Please wash your hands and rinse all fresh fruits and vegetables prior to cooking.

Instructions

Prep

1 Prep

  • Preheat oven to 200°C/180°C fan. Boil the measured water.
  • Peel and finely chop the onion and garlic.
  • Peel and grate the carrot.
  • Strip the thyme leaves.
  • Slice the potatoes (skins on) as thin as possible.
  • Drain and rinse the lentils.
  • Soak the dried mushrooms in the boiled measured water for 10 min, reserving the liquid.
  • Finely chop the mushrooms.
Fry

2 Fry

  • Heat a non-stick pan over medium-low heat with a drizzle of oil.
  • Add the onion, carrot and chopped chestnut mushrooms with a pinch of salt and fry for 6 min until softened.
  • Add the garlic and tomato paste and fry for 1 min further.
Simmer

3 Simmer

  • Add the lentils and fry for 1-2 min.
  • Stir through the flour and cook for 30 sec.
  • Add the reserved mushroom water, stock cube, bay leaves, rosemary, garlic onion powder, balsamic vinegar, onion marmalade, half of the thyme and the porcini mushrooms.
  • Cook for 3 min.
  • Add the peas, mix and cook for an additional 1 min.
Bake

4 Bake

  • Transfer the lentil and mushroom mixture into an oven proof dish.
  • Wipe and reserve the pan.
  • Top with the sliced potato slices, slightly overlapping, forming a layer one slice thick.
  • Drizzle the potatoes generously with oil and sprinkle with salt and the remaining thyme.
  • Bake for 30-35 min until the potatoes are slightly browned and crispy.
  • This is the hot-pot.
Tip!
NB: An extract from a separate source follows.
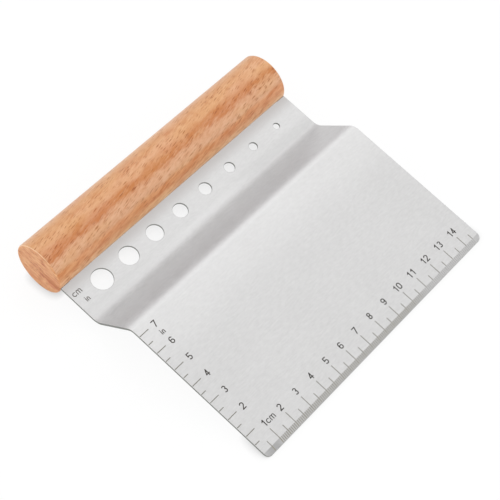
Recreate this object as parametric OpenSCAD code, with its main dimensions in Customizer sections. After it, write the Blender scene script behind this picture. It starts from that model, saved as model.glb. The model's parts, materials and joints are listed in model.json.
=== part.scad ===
// Dough scraper: a bent stainless steel sheet glued into the slot of a round beech handle,
// with a row of holes near the handle and centimetre scales printed on its face.
// It lies as it does on a table, face up: the scraping edge and the handle both touch z = 0.
// +X runs along the handle, +Y from the scraping edge to the handle, and the origin is the
// middle of the outline on the table.

/* [Blade sheet] */
// Thickness of the steel sheet
sheet_t = 1; // [0.8:0.1:1.6]
// Depth of the flat blade, from the scraping edge to the step
blade_depth = 77.5; // [60:0.5:110]
// Run of the sloped step, seen square to the blade
step_run = 16.3; // [13:0.1:24]
// Height of the step, from the blade down to the strip
step_drop = 20.2; // [12:0.1:24]
// Depth of the flat strip, from the step to the handle
strip_depth = 21.7; // [20:0.1:40]
// Inside radius of both bends
bend_r = 4; // [2:0.5:6]
// Radius of the two corners of the scraping edge
corner_r = 2.5; // [1:0.1:6]

/* [Scraping edge] */
// Width of the ground bevel
bevel_w = 2.65; // [1.5:0.05:5]
// Thickness left at the scraping edge
edge_t = 0.3; // [0.2:0.05:0.6]

/* [Row of holes] */
// Number of holes
hole_count = 8; // [2:1:8]
// Diameter of the first and largest hole
first_hole_d = 10.3; // [9:0.1:14]
// How much smaller each hole is than the one before it
hole_d_drop = 1; // [0.2:0.05:1.1]
// Distance of the first centre from the left side of the sheet
first_hole_inset = 16.4; // [12:0.1:20]
// Distance of the last centre from the right side of the sheet
last_hole_inset = 15.35; // [10:0.05:20]
// Distance of the row from the step
hole_row = 12.9; // [10:0.1:13.5]

/* [Handle] */
// Length of the handle
handle_l = 150; // [125:0.5:220]
// How far the handle reaches past each side of the sheet
handle_over = 0.5; // [0:0.1:10]
// Diameter of the handle
handle_d = 26; // [22:0.5:36]
// Radius of the rounded rims at both ends
rim_r = 0.8; // [0.4:0.1:3]
// Depth of the sawn slot, from the surface of the handle
slot_depth = 14; // [9:0.5:16]

/* [Tang and glue] */
// Layer of glue on each face of the tang
glue_t = 0.1; // [0.05:0.01:0.3]
// Glue left between the end of the tang and the bottom of the slot
glue_end = 0.5; // [0.2:0.1:2]
// How far each side of the tang is cut back from the side of the sheet
tang_inset = 5; // [2:0.5:15]
// Gap between the shoulders of the tang and the handle
shoulder_gap = 0.05; // [0.02:0.01:0.2]

/* [Printed scales] */
// Length of one unit of both scales
scale_pitch = 10; // [10:1:20]
// Number of fine divisions in one unit
fine_count = 10; // [2:1:10]
// Thickness of the printed ink
ink_t = 0.05; // [0.02:0.01:0.1]
// Width of the long and half lines
line_w = 0.35; // [0.2:0.05:0.6]
// Width of the fine lines on the bevel
fine_w = 0.25; // [0.1:0.05:0.3]
// Length of the long lines of the edge scale
edge_long = 5.5; // [3:0.1:8]
// Length of the half lines of the edge scale
edge_half = 2.75; // [1:0.05:4]
// Length of the long lines of the side scale
side_long = 5.4; // [3:0.1:6]
// Length of the half lines of the side scale
side_half = 2.9; // [1:0.1:4]
// Clear space between a line and the side or the scraping edge
line_gap = 0.3; // [0.1:0.05:1]
// Clear space between the end of the edge scale and the right side of the sheet
scale_end_gap = 3; // [2:0.1:6]

/* [Printed figures] */
// Height of the figures
figure_h = 3.2; // [2:0.1:4]
// Width of one figure
figure_w = 2; // [1.4:0.1:2.4]
// Width of the strokes of the figures
stroke_w = 0.42; // [0.2:0.02:0.5]
// Width of the strokes of the unit marks
letter_stroke_w = 0.34; // [0.2:0.02:0.4]
// Clear space between two figures of one number
figure_gap = 0.35; // [0.2:0.05:1]
// Height of the small letters of the unit marks
letter_h = 2.1; // [1.4:0.1:2.4]
// Clear space between the long lines and the figures of the edge scale
figure_lift = 1.55; // [0.5:0.05:3]
// Distance of the side scale's figures from the side of the sheet
side_figure_inset = 9.1; // [7:0.1:12]
// Distance of the strip's unit marks from the side of the sheet
mark_inset = 1.3; // [0.8:0.1:3]
// Height of the strip's upper mark above the row of holes
mark_lift = 1.7; // [0:0.1:4]
// Distance between the baselines of the strip's two unit marks
mark_step = 5; // [3.5:0.1:6]

/* [Hidden] */
$fn = 64;

// One overrun for every cut
over = 1;
// Radius of the lower bowl of a 3 or an 8, as a share of the figure's height
low_bowl_share = 0.29;
// Radius of the arches of an n or m, as a share of the letter's height
arch_share = 0.35;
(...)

For an extra crispy top, grill for a further 5 mins.
Saute

5 Saute

  • Meanwhile, trim and cut the brussels sprouts into half or quarters.
  • Heat a large non-stick frying pan over medium-high heat with a drizzle of oil.
  • Once hot, fry the brussels sprouts for 3-5 min until tender.
  • Season with salt to taste.
Tip! Add a splash of water to help the brussels cook faster.
Serve

6 Serve

  • Allow the hot-pot to rest for 5 min.
  • Serve the Mushroom Hot-Pot with Sauteed Brussels Sprouts to the side.